Some Democrats such as Clyburn, who have nervously watched Republicans try to repackage themselves as a working-class party, believe that Biden could send a message about his determination to keep Democrats true to their blue-collar roots by choosing a candidate like Childs, who attended public universities.
“One of the things we have to be very, very careful of as Democrats is being painted with that elitist brush,” said Clyburn, adding: “When people talk to diversity they are always looking at race and ethnicity — I look beyond that to diversity of experience.”
Representative G.K. Butterfield of North Carolina, like Clyburn a veteran member of the Congressional Black Caucus, made a similar point in an e-mail to the White House counsel, Dana Remus, last month listing the caucus’s preferred criteria for federal court appointments. Near the top of the list, Butterfield said, was: “The judge should have a diversity of experience in multiple settings and in multiple areas including experiences outside of the law.”

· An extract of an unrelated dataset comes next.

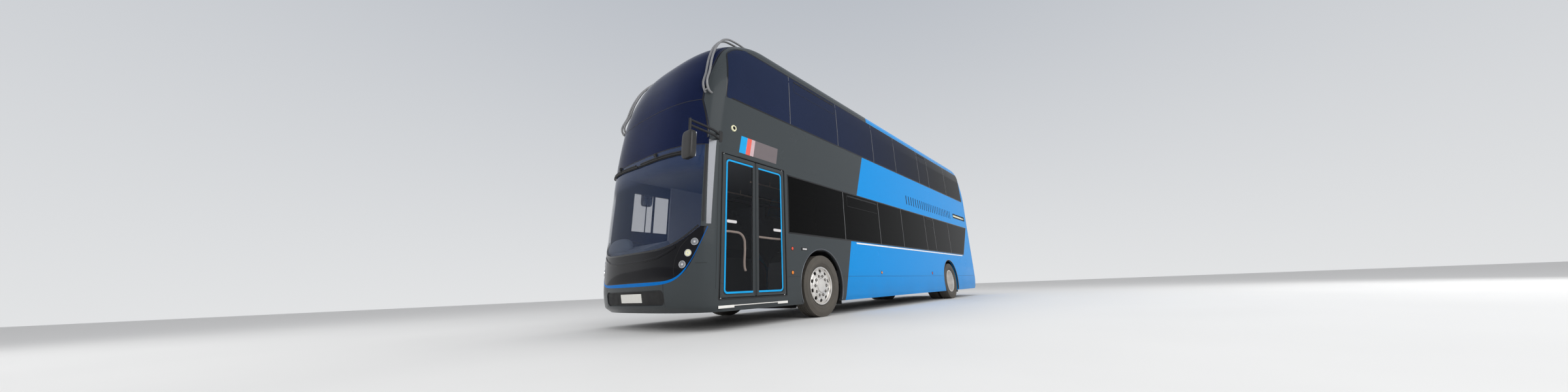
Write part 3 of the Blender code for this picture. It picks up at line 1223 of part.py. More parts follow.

Biden’s pledge to nominate the first Black woman to the court was an unusual kind of campaign promise: Clyburn nudged him to do it at a debate in Charleston before South Carolina’s pivotal primary last year. It was a vow that even some of the president’s aides resisted, worried that it might look like pandering.
“It’s going to have to be someone who has unquestioned credentials so it doesn’t look like it’s an unqualified person,” said one senior Biden official, who spoke about possible court nominees on condition of anonymity to share thinking from inside the West Wing.
Among the potential candidates being pitched for a Supreme Court seat, Childs has a background that differs from most recent nominees. Unlike eight of the nine current Supreme Court justices, Childs, 54, did not attend an Ivy League university. Her mother worked for Southern Bell in Columbia, S.C., and Childs won a scholarship to the University of South Florida. She later graduated from the University of South Carolina’s law school and became the first Black woman to make partner at one of the state’s major law firms.
In the fashion of an earlier generation of jurists, she rose in state politics before being appointed to the bench. Childs served as a top official at South Carolina’s labor department before being appointed to the state’s workers’ compensation board.
“She is the kind of person who has the sort of experiences that would make her a good addition to the Supreme Court,” Clyburn said.
Clyburn, whose coveted endorsement helped revive Biden’s listing campaign before the South Carolina primary last year, has been particularly active on her behalf as part of what his advisers say is his most significant request of the administration. The 80-year-old House whip has made the case for Childs with Harris, Remus, and Senator Dick Durbin of Illinois, the Judiciary Committee chair.
Bakari Sellers, a Democratic political commentator who is close to Harris, has also pitched members of the vice president’s inner circle on Childs, who was appointed to the federal bench by Obama in 2010.
“Not just for our party but for the judiciary it’s important to have somebody who has lived experiences,” Sellers said.
What’s prompting some of these officials to go public with a more aggressive form of advocacy are two developments.
First, they saw the makings of a shortlist in a Ruth Marcus column in The Washington Post earlier this month naming a pair of potential Breyer successors, who like Childs are young enough to serve on the court for a few decades. The two cited — US District Judge Ketanji Brown Jackson of Washington, D.C., and California Supreme Court Justice Leondra Kruger — both have Ivy League law degrees and important connections. Jackson, 50, was a clerk for Breyer himself and Kruger, 44, served as Obama’s deputy solicitor general.
There are a handful of other Black women in their 40s with elite credentials who have caught the eye of lawmakers, including some on the Judiciary Committee. There is Danielle Holley-Walker, dean of Howard University’s law school, and Leslie Abrams Gardner, a US District Court judge in Georgia who is a younger sister of Stacey Abrams.
More significant is the matter of timing.
There are relatively few Black women on the federal appeals courts, where presidents often draw their nominees to the Supreme Court. Very soon, however, there will be another vacancy on the US Court of Appeals for the District of Columbia Circuit — which can be a springboard to the high court — when Judge Merrick B. Garland resigns to become attorney general. Childs may be better positioned to ascend to the Supreme Court if she were to serve on that appeals court, some of her admirers say.
“There is an immediate vacancy there so I would advocate for her consideration to the D.C. circuit,” Butterfield, himself a former state Supreme Court judge, said of Childs. “And when and if there’s a Supreme Court vacancy she ought to be considered for that, as well.”
Another possible contender seen for a court seat is Cheri Beasley, who lost reelection as chief justice of the North Carolina Supreme Court by 412 votes in November. She also went to a public university and climbed through the judiciary via service on lower state courts. Yet Beasley has told people that she is considering a bid for North Carolina’s open Senate seat next year, according to one Democrat who has spoken to her.
Some African-American Democrats believe that Black Americans will rally behind whichever Black woman Biden nominates and suspect Clyburn is looking for a rationale to elevate his home state and burnish his legacy.
Yet few politicians preach more than Biden about the importance of “dancing with the one that brung you,” as the president often puts it. And so far, Clyburn has been able to install two of his closest allies in the administration, with former Representative Marcia Fudge being named housing secretary and Jaime Harrison tapped to lead the Democratic National Committee.
Asked if he could support Childs to the high court, Senator Tim Scott of South Carolina, a Republican and the first Southern Black senator elected since Reconstruction, said he was not ready to commit. But he praised her for having “a very good reputation” and said her appointment “would reflect the positive and powerful progress we’ve made in the great state of South Carolina.”